The NDP presented a motion to the House of Commons requesting the prime minister not advise the governor general to prorogue parliament for more than seven days unless approved by a majority vote by the lower house. The motion passed on March 17, 2010, by a vote of 139 to 135, but motions are not binding. Five days later, Liberal, Bloc Québécois, and NDP MPs used their majority in the Commons committee in charge of MPs' privilege and rules to approve an official review of the convention of prorogation, which could require a prime minister to seek approval from the House before asking the governor general to end a parliamentary session.

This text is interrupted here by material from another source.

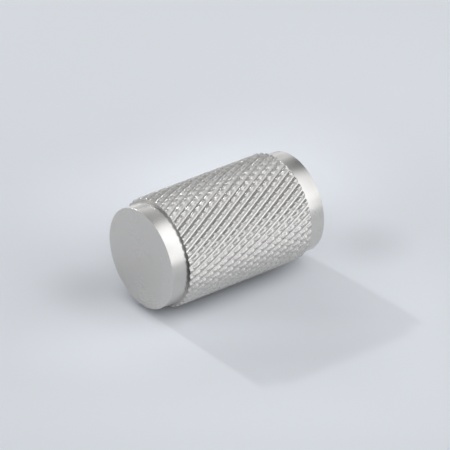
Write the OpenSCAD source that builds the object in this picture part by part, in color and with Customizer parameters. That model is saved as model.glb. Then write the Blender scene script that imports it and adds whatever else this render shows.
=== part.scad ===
// Knurled knob: one solid turned piece, with a diamond knurl between two plain lands.
// A machine screw through the door or drawer front holds it by the tapped hole in its back.
// The origin is the centre of the mounting face, and +Z runs out to the front face.

/* [Body] */
// Length from the mounting face to the front face
knob_l = 30; // [22:0.5:45]
// Width of the plain land at the front
front_land = 3; // [1.5:0.1:5]
// Width of the plain land at the back, next to the door
back_land = 3; // [1.5:0.1:5]
// Chamfer on the outer edge of both end faces
edge_break = 0.1; // [0.1:0.05:0.6]

/* [Knurl] */
// Diameter over the crests of the knurl
knurl_d = 18.2; // [15:0.1:22]
// How far the lands lie below the crests
land_step = 0.75; // [0.7:0.05:1.5]
// Number of grooves round the knob in each of the two directions
knurl_starts = 42; // [38:1:52]
// Angle between a groove and the knob's axis
groove_lead = 27; // [20:1:40]
// Included angle of the V that both wheels cut with
groove_angle = 104; // [90:2:120]
// Width of the flat that is left between two deep grooves
crest_flat = 0.15; // [0.15:0.05:0.4]
// Depth of the second wheel's grooves, as a share of the deep ones that the first wheel cuts
second_cut = 0.55; // [0.4:0.05:0.9]
// Chamfer that takes the crests down at both ends of the knurl
knurl_chamfer = 0.35; // [0.2:0.05:0.35]

/* [Fixing] */
// Core diameter of the tapped hole: 3.3 suits an M4 screw
tap_d = 3.3; // [2.5:0.1:6.8]
// Depth of the tapped wall, from the mounting face
tap_depth = 12; // [8:0.5:16]
// How far the countersink at the mouth widens the hole, on its radius
countersink = 0.55; // [0.3:0.05:1]
// Included angle of the countersink
mouth_angle = 90; // [60:10:120]
// Included angle of the drill's point at the bottom of the hole
drill_angle = 118; // [110:1:140]

/* [Hidden] */
$fn = 42;

metal = [0.74, 0.74, 0.73];
overcut = 1;

crest_r = knurl_d / 2;
land_r = crest_r - land_step;
knurl_l = knob_l - front_land - back_land;

// The knurl is a lattice of half pitches: columns run round the knob, and rows run along it.
// Grooves cross where column plus row is even, and a diamond stands where it is odd.
columns = 2 * knurl_starts;
column_a = 360 / columns;
rows = round(knurl_l * tan(groove_lead) * columns / (PI * knurl_d));
row_h = knurl_l / rows;

// Distance between neighbouring grooves, square to them, and what the V of each wheel takes of it
groove_pitch = PI * knurl_d / knurl_starts * cos(groove_lead);
deep = (groove_pitch - crest_flat) / 2 / tan(groove_angle / 2);
shallow = deep * second_cut;
deep_share = deep * tan(groove_angle / 2) / groove_pitch;
shallow_share = deep_share * second_cut;
// How far up a deep groove's wall the shallow grooves open into it
notch_share = deep_share - shallow_share;

// A point of the knurl. It starts from the crossing of two grooves at that column and row, and goes
// shares of a pitch across the shallow groove and across the deep one.
function on_knurl(column, row, across_shallow, across_deep, depth) =
    let (
        a = (column + across_shallow + across_deep) * column_a,
        z = back_land + (row + across_deep - across_shallow) * row_h,
        r = crest_r - depth
    )
    [r * cos(a), r * sin(a), z];

// Each cell of the lattice has seven points: the crossing on the left of a diamond, the two notches
// that the shallow groove beside it makes, and the corners of the diamond's flat.
CROSSING = 0;
NOTCH = 1;
FAR_NOTCH = 2;
LEFT = 3;
AHEAD = 4;
RIGHT = 5;
BEHIND = 6;
CELL = 7;

// The points of cell j of a row, in that order. A diamond on the knurl's first or last row is cut in
// half, and there the two ends of the cut stand in for the corners that it takes away.
function cell_points(j, row) =
    let (
        column = 2 * j + row % 2,
        cut = [for (share = [deep_share, 1 - deep_share]) on_knurl(column, row, share, share, 0)],
        left = on_knurl(column, row, shallow_share, deep_share, 0),
        ahead = on_knurl(column, row, shallow_share, 1 - deep_share, 0),
        right = on_knurl(column, row, 1 - shallow_share, 1 - deep_share, 0),
        behind = on_knurl(column, row, 1 - shallow_share, deep_share, 0)
    )
    concat(
        [on_knurl(column, row, 0, 0, deep),
         on_knurl(column, row, 0, notch_share, shallow),
         on_knurl(column, row, 0, 1 - notch_share, shallow)],
        row == 0 ? [left, ahead, cut[1], cut[0]] :
        row == rows ? [cut[0], cut[1], right, behind] :
        [left, ahead, right, behind]
    );

// Where a cell's point stands in the list of all points, counting on past the last cell of a row
function index(point, j, row) = CELL * (row * knurl_starts + j % knurl_starts) + point;

// The walls of a diamond and its flat. The near and far walls belong to deep grooves, and the walls on
// the left and right to shallow ones. A diamond on the first or last row keeps half of them.
function cell_faces(j, row) =
    let (
        side = j + row % 2,
        start = index(CROSSING, j, row),
        end = index(CROSSING, j + 1, row),
        back = index(CROSSING, side, row - 1),
        front = index(CROSSING, side, row + 1),
        notch = index(NOTCH, j, row),
        far_notch = index(FAR_NOTCH, j, row),
        next_notch = index(NOTCH, side, row - 1),
        next_far_notch = index(FAR_NOTCH, side, row - 1),
        left = index(LEFT, j, row),
        ahead = index(AHEAD, j, row),
        right = index(RIGHT, j, row),
        behind = index(BEHIND, j, row),
        flat = [left, ahead, right, behind],
        left_wall = [notch, far_notch, ahead, left],
        right_wall = [behind, right, next_far_notch, next_notch]
    )
    row == 0 ?
        [flat, left_wall, [start, notch, left], [start, left, behind],
         [far_notch, front, ahead], [front, end, right, ahead]] :
    row == rows ?
        [flat, right_wall, [start, left, behind, back], [back, behind, next_notch],
         [end, right, ahead], [end, next_far_notch, right]] :
        [flat, left_wall, right_wall,
         [start, notch, left], [start, left, behind, back], [back, behind, next_notch],
         [far_notch, front, ahead], [front, end, right, ahead], [end, next_far_notch, right]];

// The toothed end of the knurl, as triangles round a middle point
function end_faces(row, middle) =
    let (
        teeth = row == 0 ? [CROSSING, BEHIND, RIGHT] : [CROSSING, LEFT, AHEAD],
        outline = [for (j = [0:knurl_starts - 1], p = teeth) index(p, j, row)],
        n = len(outline)
    )
    [for (i = [0:n - 1])
        let (a = outline[i], b = outline[(i + 1) % n])
        row == 0 ? [middle, a, b] : [middle, b, a]];

// The diamonds over the whole knurled length, cut square at both ends
module diamonds() {
    cells = [for (row = [0:rows], j = [0:knurl_starts - 1], p = cell_points(j, row)) p];
    middles = [[0, 0, back_land], [0, 0, back_land + knurl_l]];
    polyhedron(
        points = concat(cells, middles),
        faces = concat(
            [for (row = [0:rows], j = [0:knurl_starts - 1], f = cell_faces(j, row)) f],
            end_faces(0, len(cells)),
            end_faces(rows, len(cells) + 1)
        ),
        convexity = 4
    );
}

// What the knurl was rolled on: a cylinder wider than the crests, whose chamfers begin at its two ends
module blank() {
    foot_r = crest_r - knurl_chamfer;
    chamfer_l = knurl_chamfer + overcut;
    rotate_extrude()
        polygon([
            [0, back_land], [foot_r, back_land], [foot_r + chamfer_l, back_land + chamfer_l],
            [foot_r + chamfer_l, knob_l - front_land - chamfer_l], [foot_r, knob_l - front_land],
            [0, knob_l - front_land]
        ]);
}

// The knurled length, with its crests taken down at the ends
module knurl() {
    intersection() {
        diamonds();
        blank();
    }
}

// The plain core of the knob, whose two ends are the lands
module core() {
    face_r = land_r - edge_break;
    rotate_extrude()
        polygon([
            [0, 0], [face_r, 0], [land_r, edge_break],
            [land_r, knob_l - edge_break], [face_r, knob_l], [0, knob_l]
        ]);
}

// The blind hole for the screw: its tapped wall, the drill's point, and the countersink
module screw_hole() {
    tap_r = tap_d / 2;
    point_l = tap_r / tan(drill_angle / 2);
    mouth_l = countersink / tan(mouth_angle / 2);
    cutter_r = tap_r + countersink + overcut * tan(mouth_angle / 2);
    translate([0, 0, -overcut])
        cylinder(h = overcut + tap_depth, r = tap_r);
    translate([0, 0, tap_depth])
        cylinder(h = point_l, r1 = tap_r, r2 = 0);
    translate([0, 0, -overcut])
        cylinder(h = overcut + mouth_l, r1 = cutter_r, r2 = tap_r);
}

module knob() {
    color(metal)
        difference() {
            union() {
                core();
                knurl();
            }
            screw_hole();
        }
}

knob();
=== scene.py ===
import math

import bmesh
import bpy
from mathutils import Matrix, Vector


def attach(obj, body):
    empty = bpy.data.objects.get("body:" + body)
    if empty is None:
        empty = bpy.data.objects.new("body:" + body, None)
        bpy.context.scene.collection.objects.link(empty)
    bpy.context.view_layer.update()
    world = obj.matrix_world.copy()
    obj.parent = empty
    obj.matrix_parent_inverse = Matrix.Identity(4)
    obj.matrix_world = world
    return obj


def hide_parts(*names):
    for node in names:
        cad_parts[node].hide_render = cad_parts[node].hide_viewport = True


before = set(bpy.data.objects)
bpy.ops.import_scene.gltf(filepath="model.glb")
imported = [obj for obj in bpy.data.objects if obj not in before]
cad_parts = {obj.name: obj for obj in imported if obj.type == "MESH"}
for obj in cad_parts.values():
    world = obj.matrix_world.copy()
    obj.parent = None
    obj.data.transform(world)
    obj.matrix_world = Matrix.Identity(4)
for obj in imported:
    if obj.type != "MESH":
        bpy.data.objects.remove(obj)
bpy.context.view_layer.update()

# ---- Sizes of the knob, in metres ----

MM = 0.001

KNOB_LENGTH = 30 * MM
BACK_LAND = 3 * MM
FRONT_LAND = 3 * MM
LAND_RADIUS = 8.35 * MM
CREST_RADIUS = 9.1 * MM
EDGE_ROUND = 0.03 * MM

KNURL_STARTS = 42
KNURL_LENGTH = KNOB_LENGTH - BACK_LAND - FRONT_LAND
GROOVE_LEAD = math.radians(27)
# Distance between neighbouring grooves round the knob, and square to them
ROUND_PITCH = 2 * math.pi * CREST_RADIUS / KNURL_STARTS
GROOVE_PITCH = ROUND_PITCH * math.cos(GROOVE_LEAD)
# Rows of diamonds that fit between the lands
KNURL_ROWS = round(2 * KNURL_LENGTH * math.tan(GROOVE_LEAD) / ROUND_PITCH)
# The first wheel cuts deep, the second only nicks the ridges that it left
DEEP_CUT = 0.43 * MM
SHALLOW_CUT = 0.21 * MM
# Radius of each groove's rounded floor, and how steeply its walls rise from it
DEEP_FLOOR, DEEP_SLOPE = 0.25 * MM, 1.2
SHALLOW_FLOOR, SHALLOW_SLOPE = 0.10 * MM, 1.0
# How far the edges of a groove are eased, and the edges where two grooves meet
GROOVE_EASE = 0.03 * MM
CROSSING_EASE = 0.02 * MM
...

In October 2010, Peter Russell said to the press that he had organized for February 2011, with the support of Governor General David Johnston, a meeting of constitutional scholars, historians, and government officials from various countries in the hopes of finding a consensus on how the royal prerogative should be used in future scenarios similar to that which took place at the end of 2008. Following the prorogation of the Legislative Assembly of Ontario in October 2012, Daniel Weinstock, a professor of law at McGill University, opined that there may be a need for new procedures "to discipline power", limiting in all of Canada's jurisdictions the royal prerogative to prorogue parliament, among other legislative procedures. At the same time, some journalists, such as Norman Spector and Andrew Coyne, lamented the abuse of the power of prorogation and its negative effect on democracy in Canada. However, the Federal Court of Canada, in a 2009 ruling, found that tampering with the Crown's prerogatives could not be done via normal legislation, requiring instead an amendment to the constitution pursuant to Section 41 of the Constitution Act, 1982.

Christopher Moore opined in Canada's History that "no great web of new legislation or constitutional procedure is needed to rein in the abuse of prime ministerial powers. Other parliaments around the world regularly see party leaders and prime ministers dumped when their own backbenchers and prime ministers [sic] grow tired of them. If our premiers and prime ministers knew that legislatures would rebuke them for abusing parliament (as did the backbenchers in the legislature of 1873), we would not have to worry about rogue prorogations."

== 2025 legal challenge ==
Until the 2024–2025 Canadian political crisis, little discussion took on the significance of the 2019 UK case of R (Miller) v The Prime Minister, which overturned a prorogation, on similar Canadian events. In January 2025, Prime Minister's Justin Trudeau's prorogation of the House of Commons was challenged in the Federal Court citing Miller II. During arguments, government lawyers argued that Miller II's holding that the constitutional role of Parliament by prorogation could be distinguished because of the unique scenario with the British Parliament's role in relation to an imminently approaching Brexit. Government lawyers also argued that unlike the unwritten Constitution of the United Kingdom, which was silent on required Parliamentary sittings, Section 5 of the Canadian Charter of Rights and Freedoms required annual sittings providing a check on the power. In March 2025, Federal Court Chief Justice Paul Crampton held that the decision to prorogue was justiciable, but ultimately declined to adopt Miller II.. He ruled the applicants had failed to prove that Trudeau had breached the Charter or any other legal limits on the power, and dismissed the case.